Reversed Decision on “1984,” Now Considered Eligible
A stage adaptation of George Orwell’s novel 1984, written and directed by Robert Icke and Duncan Macmillan, played Broadway this past fall from May 18, 2017, opening on June 22, 2017, and closing on October 8, 2017. While fall shows can often seem long-ago by the time Tony nomination season rolls around, they are certainly part of the season. In the case of 1984, it was announced in November 2017 that the show would not be eligible for Tony Awards consideration. At first, the reasoning was vague: that “the show did not fulfill all of the eligibility requirements, as outlined by the Tony Rules and Regulations.” But then, it emerged through reporting with Broadway insiders that the reason was that one Tony nominator, Jose Antonio Vargas, was not allowed into the production. The producers – Scott Rudin and Sonia Friedman – did not acknowledge whether or not they knew this to be true, but in any case, it appeared for many months that this play would go down in history without the benefit of Tony Awards consideration. However, in the latest round of Tony Award eligibility consideration, it was deemed eligible in a reversal of their previous decision. The reasoning for this reversal was not disclosed, but one can assume that the producers did their fair share of lobbying, and ultimately got their way. Whether this hullaballoo will disadvantage the show in the nominations process remains to be seen.
Also in its latest round of discussions, the Tony Awards Administration Committee concluded several determinations related to performer categories. For their respective performances in Escape to Margaritaville, Paul Alexander Nolan and Alison Luff will be considered eligible in the Best Performance by an Actor/Actress in a Leading Role in a Musical categories. As for Frozen, both Caissie Levy and Patti Murin will be considered eligible in the Best Performance by an Actress in a Leading Role category. For Angels in America, Andrew Garfield will be considered eligible in the Best Performance by a Leading Actor in a Play category. For Edward Albee’s Three Tall Women, Laurie Metcalf and Alison Pill will be both considered eligible in the Best Performance by a Featured Actress in a Play category, while Glenda Jackson is eligible for the Best Performance by a Leading Actress in a Play category. As for 1984, Tom Sturridge will be considered eligible in the Best Performance by a Leading Actor in Play category for his performance.

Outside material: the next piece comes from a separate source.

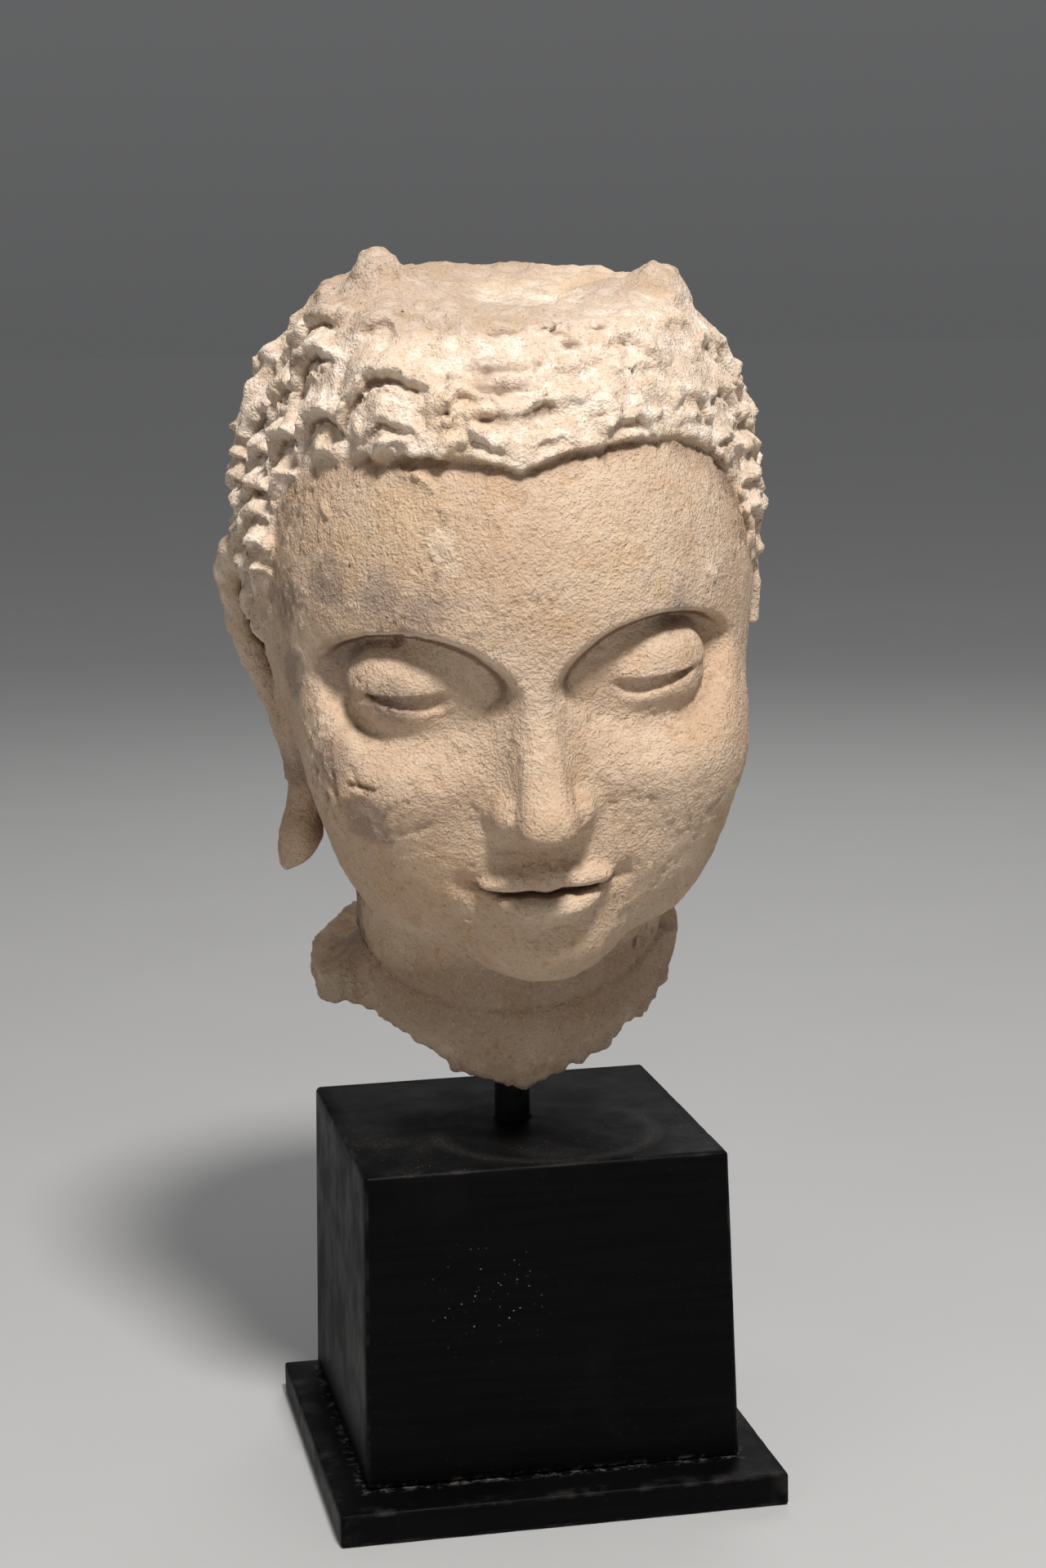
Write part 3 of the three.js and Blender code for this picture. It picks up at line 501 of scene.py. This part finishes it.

Other Creative Team Determinations
In addition, it was determined that John Lithgow: Stories by Heart will be eligible in the Best Play category, despite the fact that it is arguably not quite a play. Also in discussions about Frozen, it was determined that the score, with music and lyrics by Kristen Anderson-Lopez and Robert Lopez, will be eligible in the category of Best Original Score, even though some of the songs derive from their score for the animated film. Also for Frozen, both Christopher Oram and Finn Ross will be considered eligible in the Best Scenic Design of a Musical category. Similarly, for Angels in America, Ian MacNeil and Edward Pierce will be considered jointly eligible in the Best Scenic Design of a Play category. Finally, also for Angels in America, Finn Caldwell, Steven Hoggett and Robby Graham will be considered jointly eligible in the Best Choreography category for their work on the show, even though it is usually musicals that are in contention for this category. Interestingly, Finn Caldwell is credited for Puppet Design as well as for Puppetry Director and Movement, while Robby Graham is credited for Original Movement, and Steven Hoggett as the Movement Consultant.